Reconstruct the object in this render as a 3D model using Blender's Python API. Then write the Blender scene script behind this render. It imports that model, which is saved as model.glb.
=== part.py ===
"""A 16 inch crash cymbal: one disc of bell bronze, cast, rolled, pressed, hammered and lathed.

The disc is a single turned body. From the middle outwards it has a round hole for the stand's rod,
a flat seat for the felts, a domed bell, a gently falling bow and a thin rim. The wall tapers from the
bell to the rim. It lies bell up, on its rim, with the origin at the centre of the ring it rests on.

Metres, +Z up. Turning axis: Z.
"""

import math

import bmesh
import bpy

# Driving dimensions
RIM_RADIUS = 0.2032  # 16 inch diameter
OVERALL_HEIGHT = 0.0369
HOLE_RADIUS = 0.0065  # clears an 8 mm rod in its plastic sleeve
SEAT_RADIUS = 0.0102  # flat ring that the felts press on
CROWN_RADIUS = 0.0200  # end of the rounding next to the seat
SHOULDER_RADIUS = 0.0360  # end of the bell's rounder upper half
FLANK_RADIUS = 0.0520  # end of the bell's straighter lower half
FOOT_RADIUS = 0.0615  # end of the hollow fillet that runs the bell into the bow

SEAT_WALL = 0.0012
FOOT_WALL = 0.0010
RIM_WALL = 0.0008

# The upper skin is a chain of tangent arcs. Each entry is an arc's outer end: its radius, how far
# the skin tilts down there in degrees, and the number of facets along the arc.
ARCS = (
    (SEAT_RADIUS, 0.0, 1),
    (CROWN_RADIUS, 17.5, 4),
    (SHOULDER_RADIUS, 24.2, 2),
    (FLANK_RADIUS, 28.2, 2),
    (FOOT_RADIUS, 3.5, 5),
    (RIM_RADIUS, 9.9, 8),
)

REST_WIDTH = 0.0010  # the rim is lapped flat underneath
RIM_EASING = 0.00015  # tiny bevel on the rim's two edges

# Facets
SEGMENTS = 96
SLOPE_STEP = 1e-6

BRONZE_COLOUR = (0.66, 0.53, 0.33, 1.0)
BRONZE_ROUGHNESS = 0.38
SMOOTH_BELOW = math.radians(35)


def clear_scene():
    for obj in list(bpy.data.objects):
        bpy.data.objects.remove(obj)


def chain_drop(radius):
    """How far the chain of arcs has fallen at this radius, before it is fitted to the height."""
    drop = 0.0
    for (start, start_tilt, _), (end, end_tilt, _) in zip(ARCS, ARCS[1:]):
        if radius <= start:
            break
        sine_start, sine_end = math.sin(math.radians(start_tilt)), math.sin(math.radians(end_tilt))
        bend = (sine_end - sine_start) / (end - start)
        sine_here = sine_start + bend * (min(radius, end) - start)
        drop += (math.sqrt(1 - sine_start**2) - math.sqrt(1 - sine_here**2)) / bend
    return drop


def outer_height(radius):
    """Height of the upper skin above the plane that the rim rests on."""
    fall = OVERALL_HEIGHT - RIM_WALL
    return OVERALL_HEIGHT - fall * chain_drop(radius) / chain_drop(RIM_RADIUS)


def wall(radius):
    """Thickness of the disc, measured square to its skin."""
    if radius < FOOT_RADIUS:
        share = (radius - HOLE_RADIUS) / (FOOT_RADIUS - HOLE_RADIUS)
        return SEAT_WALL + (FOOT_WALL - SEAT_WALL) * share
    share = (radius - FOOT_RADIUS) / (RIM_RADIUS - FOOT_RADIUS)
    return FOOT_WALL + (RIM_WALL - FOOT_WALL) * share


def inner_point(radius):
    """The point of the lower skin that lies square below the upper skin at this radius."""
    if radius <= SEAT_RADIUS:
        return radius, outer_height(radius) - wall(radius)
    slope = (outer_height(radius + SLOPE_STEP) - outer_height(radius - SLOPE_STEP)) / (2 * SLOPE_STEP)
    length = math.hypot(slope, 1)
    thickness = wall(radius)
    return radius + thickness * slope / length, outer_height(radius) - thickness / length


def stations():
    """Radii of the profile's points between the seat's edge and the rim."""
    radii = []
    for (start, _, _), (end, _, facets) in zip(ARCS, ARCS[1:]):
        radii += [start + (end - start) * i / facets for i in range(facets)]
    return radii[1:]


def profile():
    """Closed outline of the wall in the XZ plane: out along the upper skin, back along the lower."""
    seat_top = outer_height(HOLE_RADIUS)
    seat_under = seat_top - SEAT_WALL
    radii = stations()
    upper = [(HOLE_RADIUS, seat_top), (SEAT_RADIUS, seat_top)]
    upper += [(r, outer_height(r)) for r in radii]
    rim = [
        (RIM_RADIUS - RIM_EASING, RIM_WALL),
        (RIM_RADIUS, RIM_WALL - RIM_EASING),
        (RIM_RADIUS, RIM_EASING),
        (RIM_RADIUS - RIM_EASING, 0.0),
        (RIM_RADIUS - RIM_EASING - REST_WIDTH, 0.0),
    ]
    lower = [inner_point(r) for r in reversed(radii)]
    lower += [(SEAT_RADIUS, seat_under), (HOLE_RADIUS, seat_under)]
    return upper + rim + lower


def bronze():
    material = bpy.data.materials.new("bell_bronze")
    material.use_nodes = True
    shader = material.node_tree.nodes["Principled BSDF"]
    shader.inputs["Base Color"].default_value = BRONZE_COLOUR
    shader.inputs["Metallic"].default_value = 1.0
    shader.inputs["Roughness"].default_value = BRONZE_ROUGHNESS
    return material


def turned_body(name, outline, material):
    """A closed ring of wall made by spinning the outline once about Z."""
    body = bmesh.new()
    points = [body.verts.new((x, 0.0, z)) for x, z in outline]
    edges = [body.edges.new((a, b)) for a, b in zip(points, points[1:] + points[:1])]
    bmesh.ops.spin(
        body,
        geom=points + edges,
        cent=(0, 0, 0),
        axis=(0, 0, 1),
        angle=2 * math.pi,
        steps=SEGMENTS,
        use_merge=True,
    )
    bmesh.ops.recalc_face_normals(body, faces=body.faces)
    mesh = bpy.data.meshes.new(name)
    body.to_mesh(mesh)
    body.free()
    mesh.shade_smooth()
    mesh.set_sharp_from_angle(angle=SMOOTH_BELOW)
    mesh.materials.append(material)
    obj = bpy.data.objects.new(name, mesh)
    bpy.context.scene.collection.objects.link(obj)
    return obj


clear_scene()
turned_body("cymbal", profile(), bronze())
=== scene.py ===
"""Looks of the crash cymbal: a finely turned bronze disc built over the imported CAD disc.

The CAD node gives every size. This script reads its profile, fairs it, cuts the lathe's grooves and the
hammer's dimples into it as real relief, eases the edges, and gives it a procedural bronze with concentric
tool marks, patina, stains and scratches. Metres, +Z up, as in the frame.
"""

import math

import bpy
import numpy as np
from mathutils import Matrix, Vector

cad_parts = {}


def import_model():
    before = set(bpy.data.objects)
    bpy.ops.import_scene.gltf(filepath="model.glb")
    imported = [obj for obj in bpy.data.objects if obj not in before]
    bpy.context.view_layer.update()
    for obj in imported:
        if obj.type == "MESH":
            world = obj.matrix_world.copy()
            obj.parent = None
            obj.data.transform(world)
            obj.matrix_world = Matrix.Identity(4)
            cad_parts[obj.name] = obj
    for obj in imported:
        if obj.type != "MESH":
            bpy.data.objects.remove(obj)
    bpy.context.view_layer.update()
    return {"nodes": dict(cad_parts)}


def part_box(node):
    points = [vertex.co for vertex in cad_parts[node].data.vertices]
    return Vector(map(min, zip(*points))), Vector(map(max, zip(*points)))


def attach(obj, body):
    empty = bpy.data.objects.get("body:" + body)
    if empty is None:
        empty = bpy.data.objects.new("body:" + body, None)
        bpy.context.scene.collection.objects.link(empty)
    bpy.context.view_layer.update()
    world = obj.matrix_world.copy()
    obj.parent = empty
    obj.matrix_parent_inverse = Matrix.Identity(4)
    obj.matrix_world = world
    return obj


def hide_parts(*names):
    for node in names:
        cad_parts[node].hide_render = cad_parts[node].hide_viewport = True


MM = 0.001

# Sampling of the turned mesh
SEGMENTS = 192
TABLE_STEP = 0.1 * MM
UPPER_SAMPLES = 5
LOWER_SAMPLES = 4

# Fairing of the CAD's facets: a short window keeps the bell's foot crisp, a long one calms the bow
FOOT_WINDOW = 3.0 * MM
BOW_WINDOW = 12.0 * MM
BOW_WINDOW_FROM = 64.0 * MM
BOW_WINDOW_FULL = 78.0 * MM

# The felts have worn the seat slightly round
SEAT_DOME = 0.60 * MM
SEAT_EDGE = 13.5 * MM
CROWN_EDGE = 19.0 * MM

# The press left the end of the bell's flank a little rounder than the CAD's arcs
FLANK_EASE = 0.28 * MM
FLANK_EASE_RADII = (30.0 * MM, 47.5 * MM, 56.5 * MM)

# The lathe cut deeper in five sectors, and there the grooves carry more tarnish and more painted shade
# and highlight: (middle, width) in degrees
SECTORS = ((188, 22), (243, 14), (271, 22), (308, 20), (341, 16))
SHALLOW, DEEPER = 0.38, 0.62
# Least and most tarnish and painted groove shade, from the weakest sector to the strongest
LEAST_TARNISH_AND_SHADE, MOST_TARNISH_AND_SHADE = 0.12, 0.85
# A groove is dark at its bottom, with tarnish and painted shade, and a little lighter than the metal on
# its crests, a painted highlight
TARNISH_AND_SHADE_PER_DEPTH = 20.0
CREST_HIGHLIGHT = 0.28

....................

Word for word, quote the lines of the material from the first line through the line with "hammered and lathed.", both ends included.

Reconstruct the object in this render as a 3D model using Blender's Python API. Then write the Blender scene script behind this render. It imports that model, which is saved as model.glb.
=== part.py ===
"""A 16 inch crash cymbal: one disc of bell bronze, cast, rolled, pressed, hammered and lathed.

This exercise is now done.